**Instructions to follow**
Reproduce exactly the lines below, from the first through the one containing "from math import cos, radians, sin, sqrt", and nothing more.

**Supplied records**
****

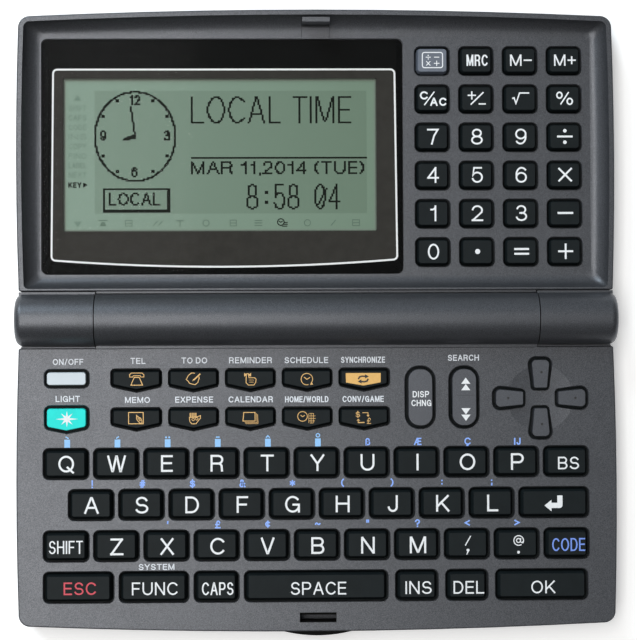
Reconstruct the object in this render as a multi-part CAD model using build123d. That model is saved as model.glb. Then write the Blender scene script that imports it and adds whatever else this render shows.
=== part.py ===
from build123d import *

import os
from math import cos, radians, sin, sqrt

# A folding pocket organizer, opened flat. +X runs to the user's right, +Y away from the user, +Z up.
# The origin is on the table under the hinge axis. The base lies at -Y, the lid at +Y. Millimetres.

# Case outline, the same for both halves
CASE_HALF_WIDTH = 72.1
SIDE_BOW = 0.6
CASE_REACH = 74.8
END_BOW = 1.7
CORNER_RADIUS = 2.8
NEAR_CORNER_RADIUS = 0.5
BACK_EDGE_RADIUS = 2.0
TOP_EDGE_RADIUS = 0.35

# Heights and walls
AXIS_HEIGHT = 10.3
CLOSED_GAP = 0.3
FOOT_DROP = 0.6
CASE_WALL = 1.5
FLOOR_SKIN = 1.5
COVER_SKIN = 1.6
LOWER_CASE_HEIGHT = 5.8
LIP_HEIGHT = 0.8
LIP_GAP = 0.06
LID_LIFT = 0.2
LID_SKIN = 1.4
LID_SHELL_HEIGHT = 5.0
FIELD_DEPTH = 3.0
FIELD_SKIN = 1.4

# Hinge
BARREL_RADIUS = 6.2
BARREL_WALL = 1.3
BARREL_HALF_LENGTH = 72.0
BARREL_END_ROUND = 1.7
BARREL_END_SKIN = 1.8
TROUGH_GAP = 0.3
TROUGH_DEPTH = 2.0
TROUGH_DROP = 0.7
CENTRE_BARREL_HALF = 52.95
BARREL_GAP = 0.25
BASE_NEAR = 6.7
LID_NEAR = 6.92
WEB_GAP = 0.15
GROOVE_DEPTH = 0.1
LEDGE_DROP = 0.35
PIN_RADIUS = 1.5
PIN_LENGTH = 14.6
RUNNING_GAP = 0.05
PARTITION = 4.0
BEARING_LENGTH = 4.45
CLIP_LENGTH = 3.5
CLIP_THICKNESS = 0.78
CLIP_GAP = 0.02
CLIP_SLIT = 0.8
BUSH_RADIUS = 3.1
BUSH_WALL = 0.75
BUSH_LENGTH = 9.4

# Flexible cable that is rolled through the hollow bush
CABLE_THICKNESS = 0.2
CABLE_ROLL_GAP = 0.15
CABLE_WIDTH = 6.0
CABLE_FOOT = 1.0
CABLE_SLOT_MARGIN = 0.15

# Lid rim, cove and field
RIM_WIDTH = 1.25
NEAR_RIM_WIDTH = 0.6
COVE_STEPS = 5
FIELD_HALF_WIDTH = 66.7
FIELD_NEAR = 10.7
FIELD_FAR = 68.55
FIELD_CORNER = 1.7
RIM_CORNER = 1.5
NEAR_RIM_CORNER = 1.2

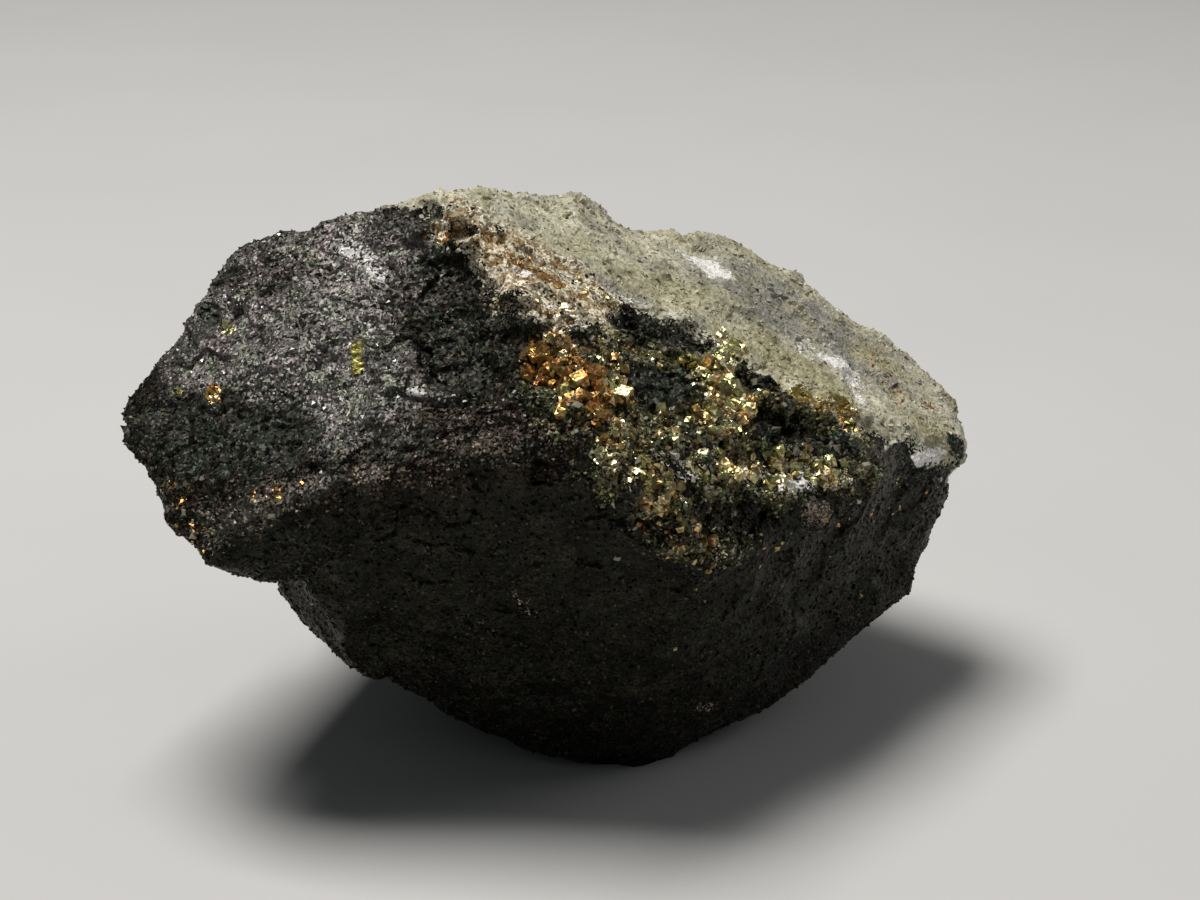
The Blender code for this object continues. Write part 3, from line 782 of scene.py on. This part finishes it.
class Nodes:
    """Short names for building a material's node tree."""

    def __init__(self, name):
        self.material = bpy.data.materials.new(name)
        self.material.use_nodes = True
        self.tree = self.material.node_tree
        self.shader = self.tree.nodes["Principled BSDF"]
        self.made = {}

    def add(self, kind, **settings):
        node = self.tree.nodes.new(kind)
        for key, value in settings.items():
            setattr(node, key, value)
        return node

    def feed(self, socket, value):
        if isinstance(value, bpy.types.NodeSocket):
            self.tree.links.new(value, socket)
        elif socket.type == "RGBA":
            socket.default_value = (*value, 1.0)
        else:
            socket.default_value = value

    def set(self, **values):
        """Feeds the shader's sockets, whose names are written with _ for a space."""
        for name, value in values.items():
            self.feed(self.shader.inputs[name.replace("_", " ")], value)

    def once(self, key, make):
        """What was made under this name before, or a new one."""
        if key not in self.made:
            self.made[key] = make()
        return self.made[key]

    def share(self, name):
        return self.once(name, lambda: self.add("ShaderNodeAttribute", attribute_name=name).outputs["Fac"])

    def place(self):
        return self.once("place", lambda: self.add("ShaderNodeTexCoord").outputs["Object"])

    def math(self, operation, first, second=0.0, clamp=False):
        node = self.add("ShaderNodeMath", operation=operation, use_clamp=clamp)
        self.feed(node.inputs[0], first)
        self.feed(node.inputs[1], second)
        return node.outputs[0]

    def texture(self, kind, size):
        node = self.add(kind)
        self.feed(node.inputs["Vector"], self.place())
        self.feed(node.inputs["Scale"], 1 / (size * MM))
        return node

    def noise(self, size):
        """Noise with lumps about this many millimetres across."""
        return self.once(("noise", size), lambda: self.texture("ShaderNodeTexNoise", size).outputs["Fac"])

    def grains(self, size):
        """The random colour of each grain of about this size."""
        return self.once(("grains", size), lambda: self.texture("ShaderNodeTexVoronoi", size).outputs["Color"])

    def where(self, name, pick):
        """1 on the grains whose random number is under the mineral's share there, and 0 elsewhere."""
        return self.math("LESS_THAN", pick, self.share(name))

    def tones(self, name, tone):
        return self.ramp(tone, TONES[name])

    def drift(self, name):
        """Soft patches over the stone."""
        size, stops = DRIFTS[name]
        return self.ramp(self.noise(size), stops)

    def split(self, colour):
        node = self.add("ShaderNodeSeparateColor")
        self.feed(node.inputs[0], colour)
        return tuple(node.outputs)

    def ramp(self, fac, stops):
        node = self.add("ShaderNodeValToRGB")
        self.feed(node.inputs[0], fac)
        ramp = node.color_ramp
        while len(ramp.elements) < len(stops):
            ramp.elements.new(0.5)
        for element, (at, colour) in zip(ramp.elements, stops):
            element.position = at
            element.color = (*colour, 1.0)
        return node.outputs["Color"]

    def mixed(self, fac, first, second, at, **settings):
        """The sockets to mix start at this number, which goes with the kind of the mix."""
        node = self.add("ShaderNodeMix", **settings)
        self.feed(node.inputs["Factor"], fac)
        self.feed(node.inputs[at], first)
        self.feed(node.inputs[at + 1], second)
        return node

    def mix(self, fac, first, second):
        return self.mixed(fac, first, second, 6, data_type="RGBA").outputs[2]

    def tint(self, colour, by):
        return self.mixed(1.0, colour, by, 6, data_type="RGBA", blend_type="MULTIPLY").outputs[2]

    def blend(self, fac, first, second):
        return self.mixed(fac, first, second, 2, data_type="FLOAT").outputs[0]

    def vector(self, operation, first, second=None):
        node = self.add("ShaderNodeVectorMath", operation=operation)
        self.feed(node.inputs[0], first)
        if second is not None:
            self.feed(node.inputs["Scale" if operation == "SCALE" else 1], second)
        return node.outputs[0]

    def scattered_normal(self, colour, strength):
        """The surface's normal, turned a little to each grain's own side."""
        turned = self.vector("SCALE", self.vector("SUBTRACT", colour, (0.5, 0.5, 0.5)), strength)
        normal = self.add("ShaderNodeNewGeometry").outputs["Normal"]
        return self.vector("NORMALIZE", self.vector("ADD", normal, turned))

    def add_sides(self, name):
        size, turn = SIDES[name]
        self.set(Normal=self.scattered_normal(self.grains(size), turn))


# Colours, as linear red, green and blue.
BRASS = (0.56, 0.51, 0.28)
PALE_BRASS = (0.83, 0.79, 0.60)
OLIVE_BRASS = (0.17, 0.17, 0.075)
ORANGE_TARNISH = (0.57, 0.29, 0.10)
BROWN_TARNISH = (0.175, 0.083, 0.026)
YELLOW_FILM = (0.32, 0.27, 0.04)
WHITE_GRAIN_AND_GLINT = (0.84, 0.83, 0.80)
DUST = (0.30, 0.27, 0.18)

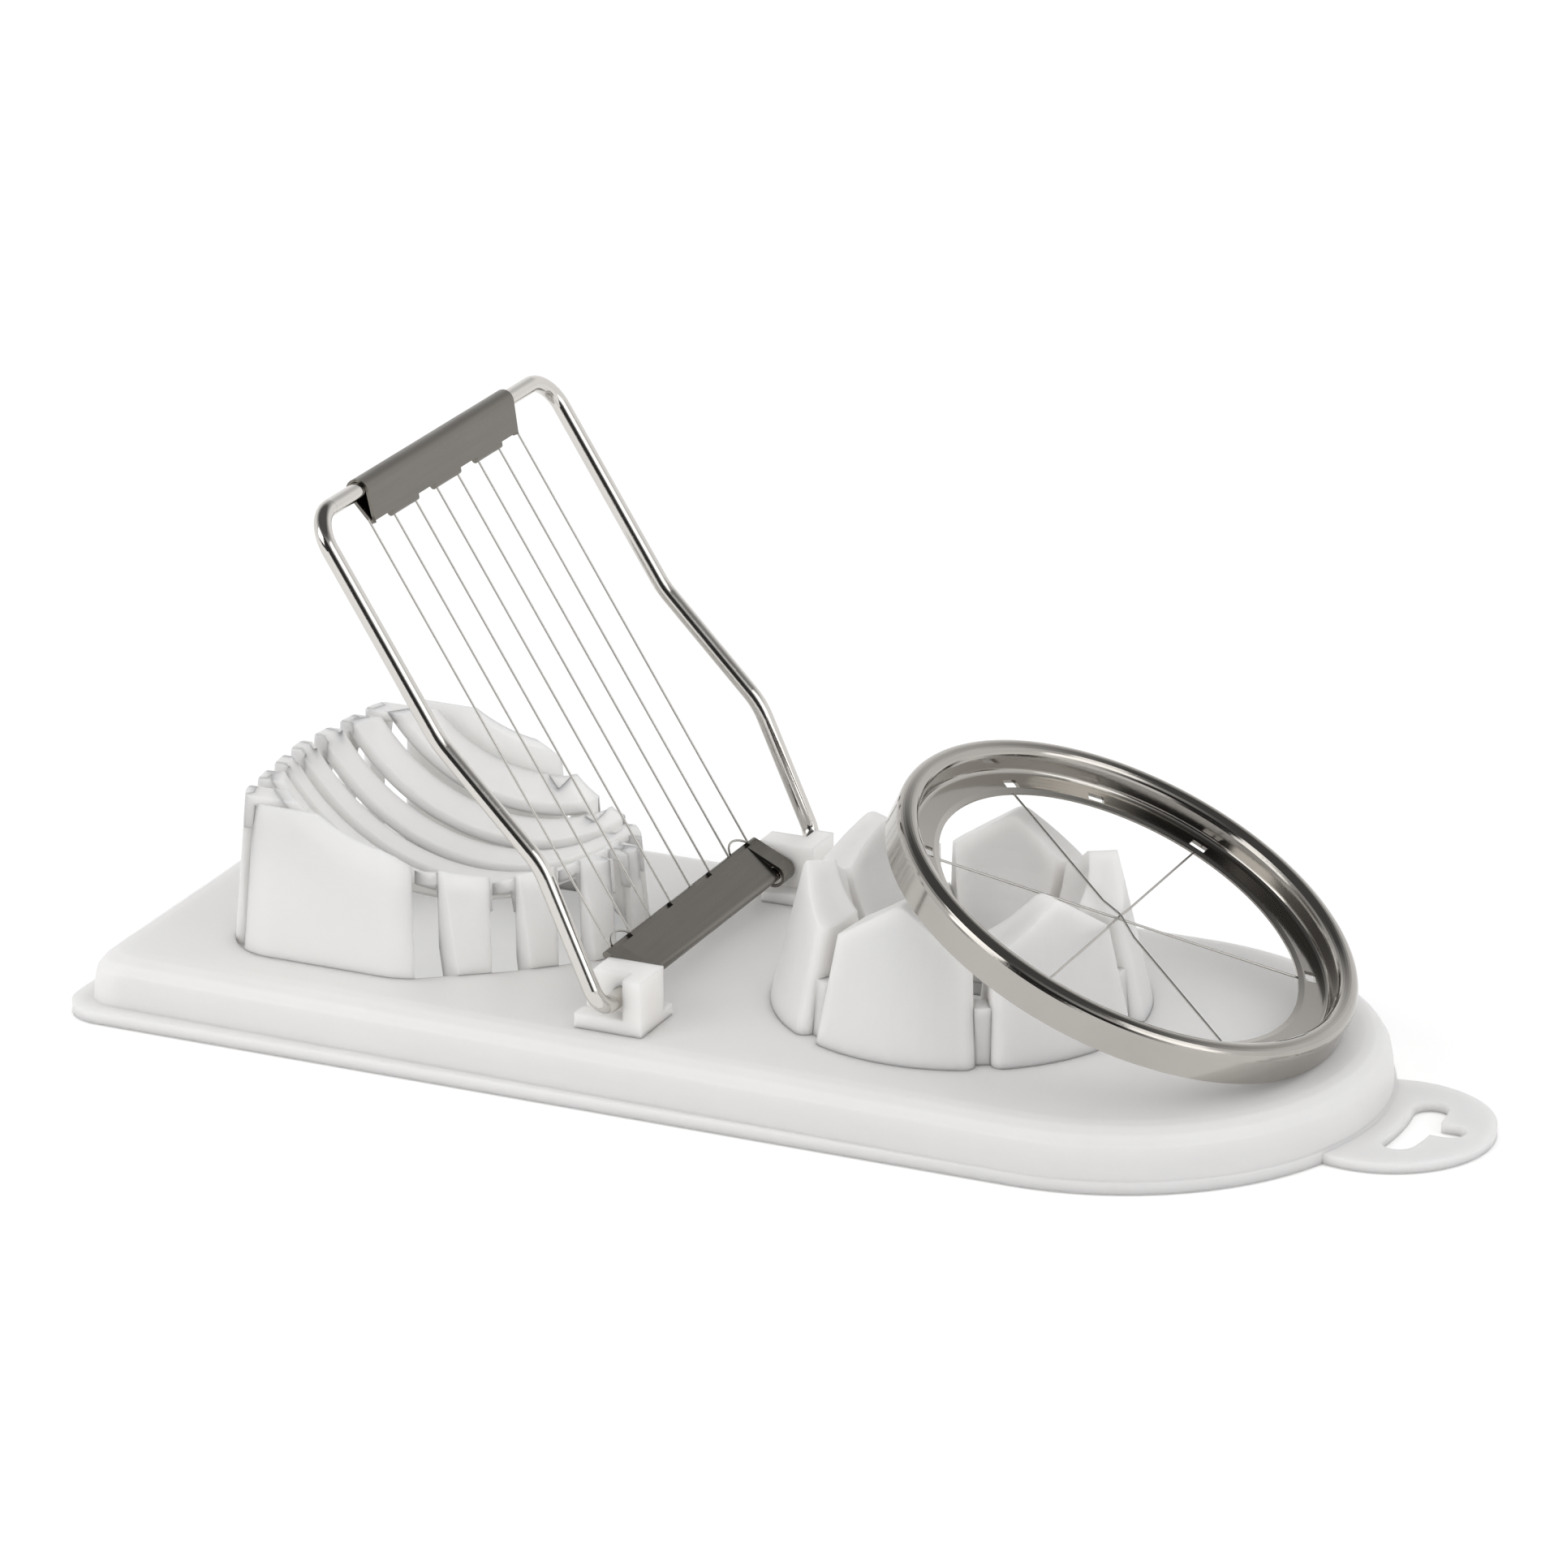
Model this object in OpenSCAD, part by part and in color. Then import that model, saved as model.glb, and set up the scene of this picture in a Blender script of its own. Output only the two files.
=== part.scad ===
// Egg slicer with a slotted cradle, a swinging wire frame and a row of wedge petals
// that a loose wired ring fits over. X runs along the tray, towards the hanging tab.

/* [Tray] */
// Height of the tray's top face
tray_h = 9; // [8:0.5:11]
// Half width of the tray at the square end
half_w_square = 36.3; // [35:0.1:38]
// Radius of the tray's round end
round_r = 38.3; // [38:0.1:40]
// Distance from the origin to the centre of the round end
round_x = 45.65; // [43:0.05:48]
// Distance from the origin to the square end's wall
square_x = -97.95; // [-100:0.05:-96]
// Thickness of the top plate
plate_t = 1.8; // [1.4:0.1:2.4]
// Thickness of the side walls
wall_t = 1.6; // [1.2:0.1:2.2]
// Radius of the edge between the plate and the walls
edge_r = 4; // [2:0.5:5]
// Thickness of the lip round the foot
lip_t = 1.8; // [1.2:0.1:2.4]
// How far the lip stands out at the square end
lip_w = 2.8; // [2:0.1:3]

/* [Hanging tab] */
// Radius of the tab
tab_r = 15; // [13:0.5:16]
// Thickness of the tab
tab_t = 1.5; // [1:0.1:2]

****

**Result for this exercise**
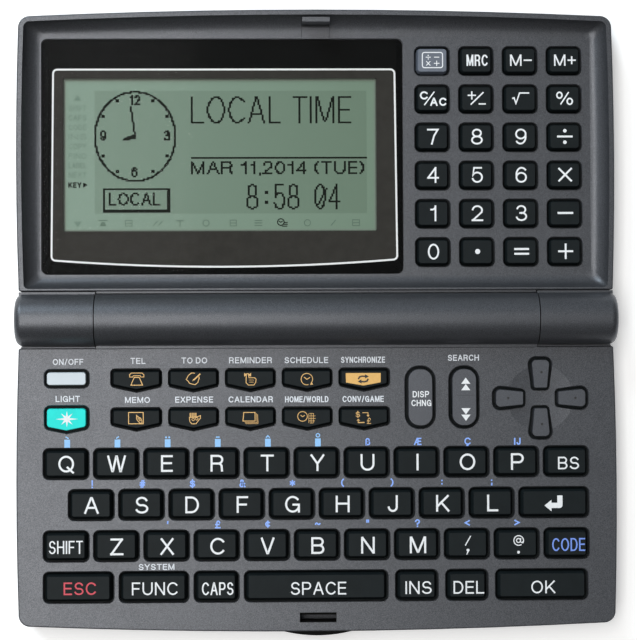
Reconstruct the object in this render as a multi-part CAD model using build123d. That model is saved as model.glb. Then write the Blender scene script that imports it and adds whatever else this render shows.
=== part.py ===
from build123d import *

import os
from math import cos, radians, sin, sqrt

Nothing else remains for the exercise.